Only when you find something that works, should you make an investment into having it built out for scale.
6. Be persistent
Didn’t hear back from a lead? Try again. Someone didn’t show up to your first meeting? Reschedule. Continue to stay in front of people because nobody is going to do the work for you.
Look at your own inbox. How hard is it to get your time and attention? Even if somebody had the perfect solution for you, you would probably miss that first email. Gartner found that it takes about 18 phone calls to connect with a potential buyer.
Is there a line between persistent and annoying? Yes, of course. But if you are solving a problem that is a priority for the person you are reaching out to, they will thank you for your persistence.
Check out our recent article to learn how you can leverage persistence to grow revenue.

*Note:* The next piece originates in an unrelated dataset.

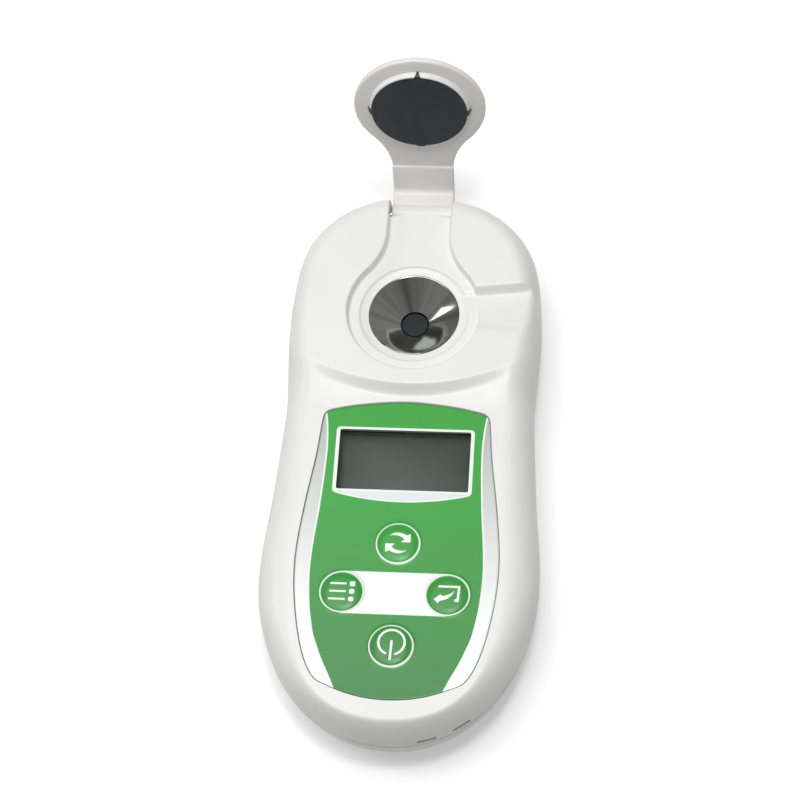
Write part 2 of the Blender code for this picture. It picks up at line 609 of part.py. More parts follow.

7. Manage your startup go-to-market strategy’s progress
Sometimes start-ups confuse execution with automation. They’ll create an email campaign and then set it and forget it. They think the market will give them feedback, and the data will somehow all come together to show them a clear path forward.
It doesn’t work like that. It takes a lot of time, effort, and nurturing for your go-to-market strategy to work. You must plan, act, pause, orient, decide, and act again.
Don’t wait for the strategy to end to realize it’s not working. Actively evaluate it as it runs, and don’t start adding on other priorities once it starts.
Many startups think that because their go-to-market strategy is running, they’re freed up to work on other aspects of the business.
A go-to-market strategy for startups is a full-time project that happens over weeks or months, and you need to see that project through.
If you don’t actively manage your go-to-market strategy, you will miss opportunities to stop obvious mistakes before they happen.
Most startups learn about the importance of these seven tips the hard and slow way. They try to hack their way around these seven truths.
The fastest path to successfully executing your go-to-market strategy is to actively implement these seven tips so that you can reduce execution risk and sales cycles.